His impressions of ALUSB MBA students
I like the fact that students come from different countries.
“I like the fact that students come from different countries. If I draw examples or case studies from the different countries, more often than not there will be a student from that country in class. And they can understand what I’m talking about because maybe they saw something happening in those years in certain industries and they didn’t understand exactly what happened and we are able to have those conversations.”
On the future of Africa
The African consumer is very young, and is growing.

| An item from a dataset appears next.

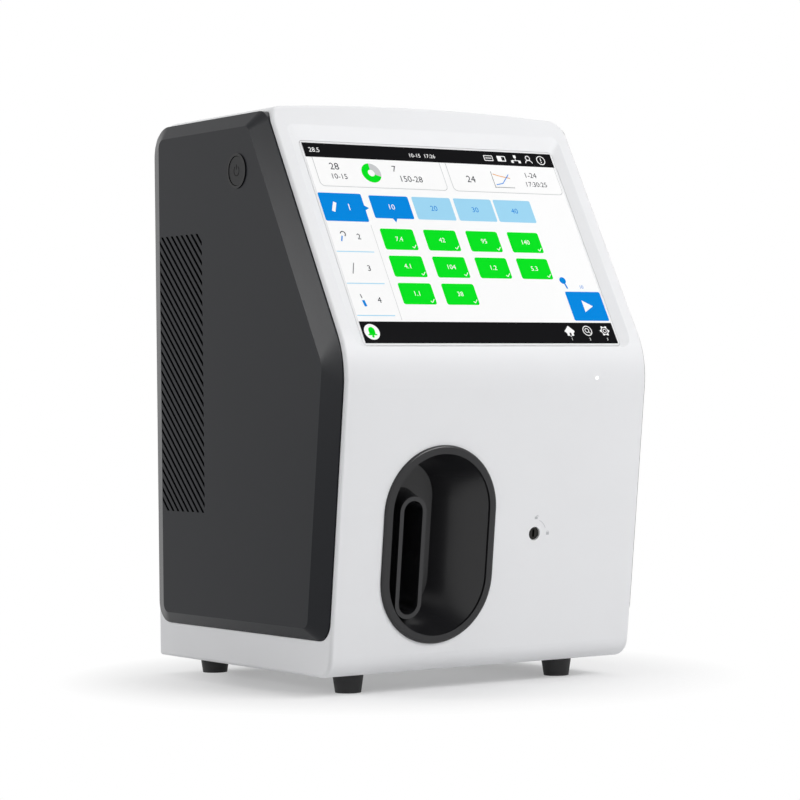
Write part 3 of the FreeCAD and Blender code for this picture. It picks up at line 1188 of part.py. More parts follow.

“The future lies in Africa doing more business with itself. Look, Africa has the youngest population in the world. More than half of the population in Africa are young, below the age of 30. That depends from country to country, but the message is the same: that the African consumer is very young, and is growing. So everyone is going to come to Africa to want to sell us something. So if we can start selling to each other, we will benefit. So that alone tells you that this is the place to be.”

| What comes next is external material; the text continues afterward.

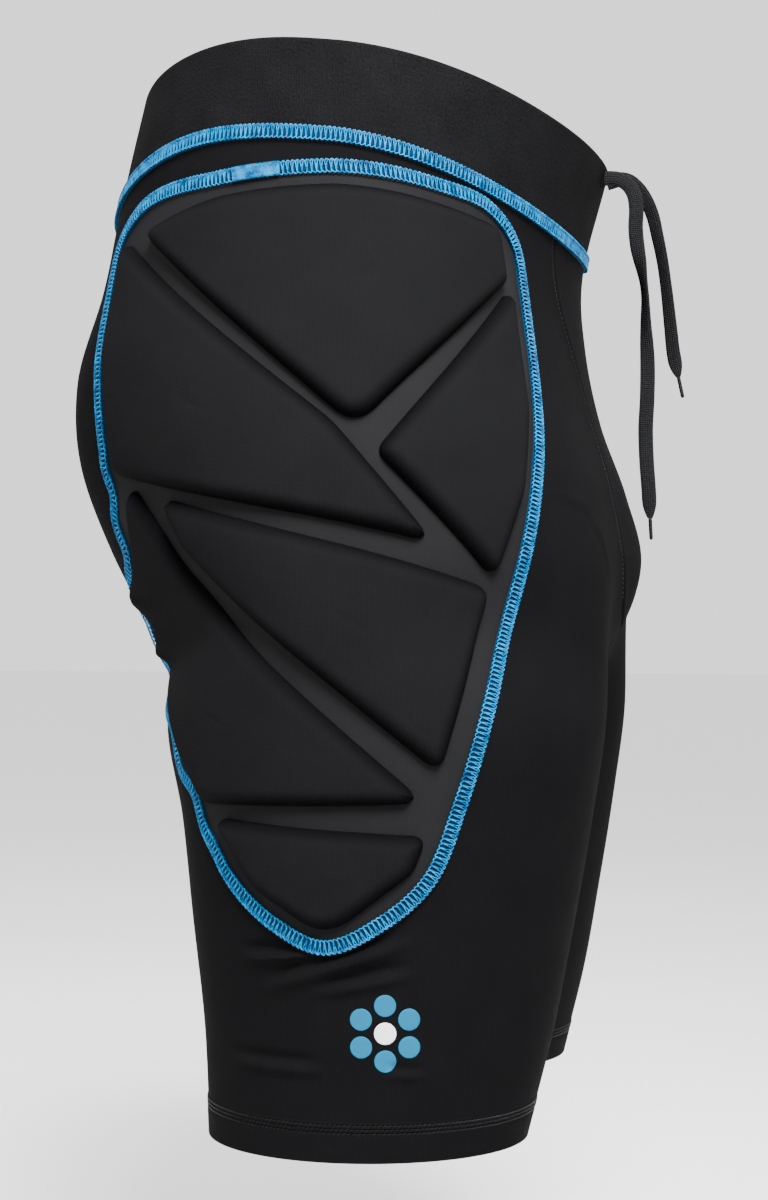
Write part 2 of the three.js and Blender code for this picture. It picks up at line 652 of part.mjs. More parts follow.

Advice for rising leaders entering the “C-suite”
You are good enough.
“All the experiences that they’ve ever had. However small, in however small operations or small countries. These experiences do count. And when you put them together, they become very powerful. Another thing is to make sure that you have a mentor or a coach because everybody needs help. When you go into new experiences like that, you need to be chatting with people who have been there before. (…) So be open to learning and you’ll just be fine. But do not be afraid. We have waited this long for you to reach where you are going to reach and you are good enough. So just believe in yourself.”

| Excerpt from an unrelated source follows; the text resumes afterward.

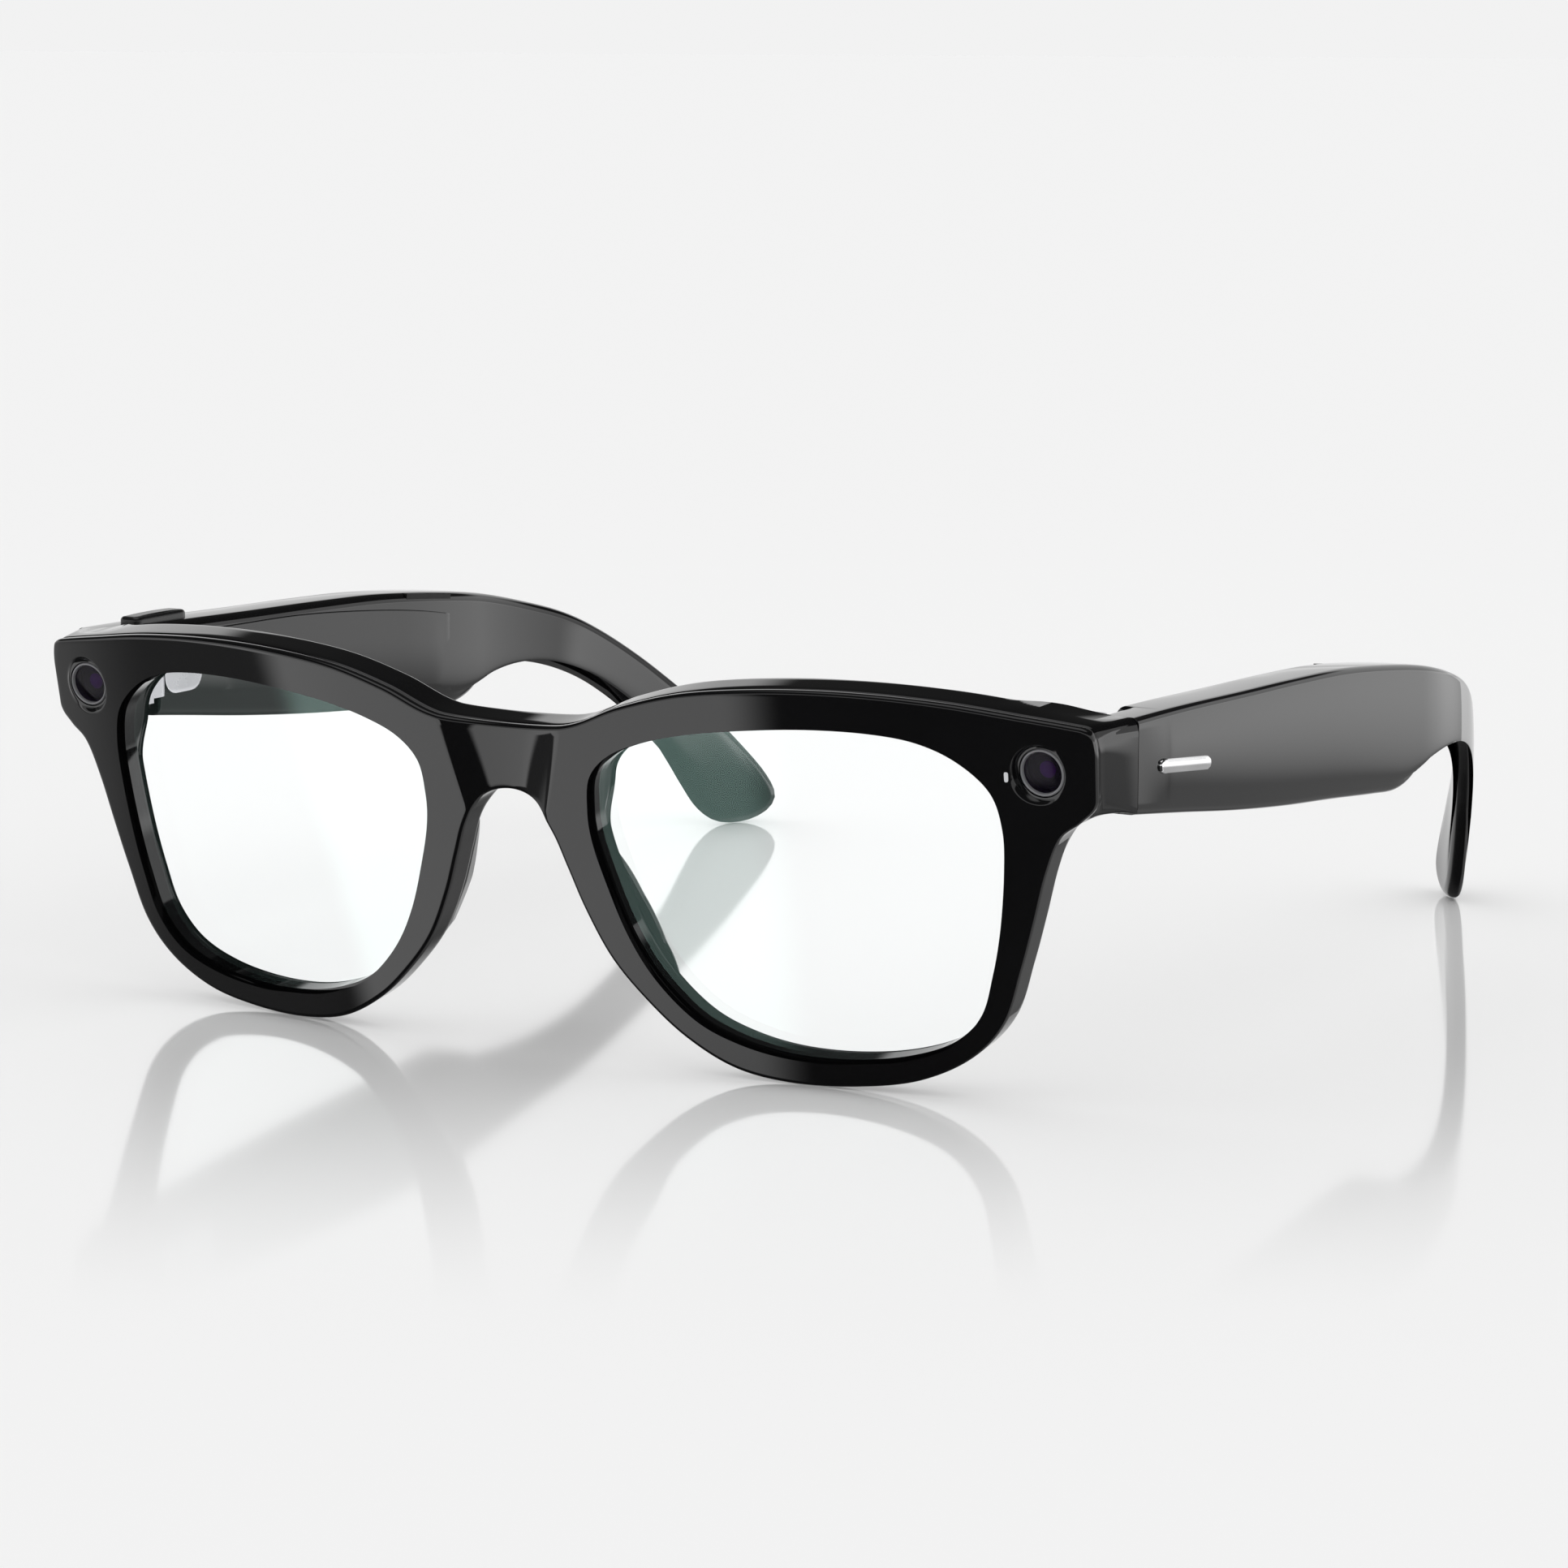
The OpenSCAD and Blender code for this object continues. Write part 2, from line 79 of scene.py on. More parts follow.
# Outlines of the front: x and height up the leaning front.
TOP = [(-9, 40.2), (0, 39.4), (9, 40.2), (16, 42.8), (24, 44.8), (34, 45.7), (44, 45.7), (54, 44.9), (63, 43.5),
       (68.2, 42.6), (69.8, 42.2), (70.5, 41.4), (70.8, 39), (70.6, 34)]
SIDE = [(70.8, 39), (70.6, 34), (68.8, 31.8), (66.4, 29.9), (64.6, 25.7), (63, 20.2), (61.3, 14.7), (59, 8.4),
        (55, 4.1), (49, 1.2), (42, 0), (34, -0.2), (27, 1), (21, 4.2), (16, 8.6), (12.2, 13.1), (9.4, 18.5),
        (7.5, 23.4), (5.9, 27.4), (3.6, 30.7), (0, 31.7), (-3.6, 30.7)]
OPENING = [(10.6, 30.6), (11.3, 34.6), (14.2, 37.5), (19, 39.4), (25, 40.7), (32, 41.5), (39, 41.9), (46, 41.7),
           (51.5, 40.8), (56, 38.7), (59.5, 35.3), (60.7, 31), (60.6, 26), (59.8, 19.5), (58.6, 14), (56.9, 9),
           (53.2, 5.2), (47.5, 3.1), (40.5, 2.2), (33.5, 2.4), (27.5, 3.7), (22.3, 6.1), (17.6, 10.6),
           (14.4, 15.9), (12, 22.5), (10.8, 27)]

# Side view of a temple: y and height, along the top to the tip and back along the bottom.
TEMPLE = [(-6, 43.6), (8.15, 43.6), (22, 43.4), (38, 42.9), (52, 42.5), (66, 41.9), (80, 40.6), (92, 39),
          (103, 36.7), (112, 34.2), (119, 31), (126, 26.5), (132.5, 21.2), (138, 16.1), (142.2, 11.3),
          (145.2, 7.2), (146.5, 3.9), (145.3, 1.5), (142.2, 0.2), (138.6, 0.5), (135.7, 2.8), (133.4, 6.4),
          (131.2, 10.2), (128.7, 14.1), (125.7, 17.7), (122.4, 21.3), (118.4, 24.6), (113.6, 27.3), (108, 28.9),
          (102, 29.4), (96, 28.7), (91.2, 27.3), (87, 25.5), (82.5, 24.8), (76, 25.3), (64, 26.5), (50, 27.8),
          (36, 29.4), (22, 31.3), (8.15, 33.1), (-6, 34.9)]
COVER_TOP = [(20, 42.2), (28.8, 41.8), (46, 41.4), (60, 40.4), (72, 39.1), (81.4, 37.6), (90, 36)]
COVER_LOW = [(20, 33.9), (28.8, 33), (46, 30.8), (64, 28.6), (81.4, 26.9), (90, 26)]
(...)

Steve Okeyo’s full video interview below:
MBA student Mutsa Kajese 20′ believes that leadership is a lifestyle that is continuously practised and improved. He is the founder of Ubuntu Lab, a personal growth hub and the author of “30 days of Transformation: A Guide to your Authentic Self”.
We’ve summarised some highlights from Mutsa’s interview below. Scroll down to view his full video interview.
What does leadership mean to you?
…we certainly need more leadership on the continent.
“Leadership is not something that you can learn, per se. It is more than that. It is living to the very core of your being, understanding that it’s not about you. You notice that one core component of leadership is that you always have to serve the other; and empathy is also a very big component of that as well. That is what I think leadership is and we certainly need more of it on the continent”.
On striving for work-life balance.
I have to allow things to flow into each other, as opposed to being very strict.
“I believe in work-life integration…I make sure I have dedicated time. I am a father, I am a husband as well, so I have to allow things to flow into each other, as opposed to being very strict and saying okay, at this time I need to do this, and I need to play with my daughter for thirty minutes and if I go thirty-one minutes, it’s over. Life doesn’t happen like that”.
On 30 Days of Transformation: A guide to your authentic self:
It is a tool kit for you to elevate yourself; to level up so you can start contributing to a better world.
“It’s just a guideline, not necessarily set in stone, but a guideline for you to elevate yourself to the next level of your life. It doesn’t matter whether you are the CEO of a Fortune 500 company, whether you are a student, whether you are an undergrad or post-grad, parent, recently married or going through anything – or not going through anything. It is a tool kit for you to elevate yourself; to level up so you can start contributing to a better world”.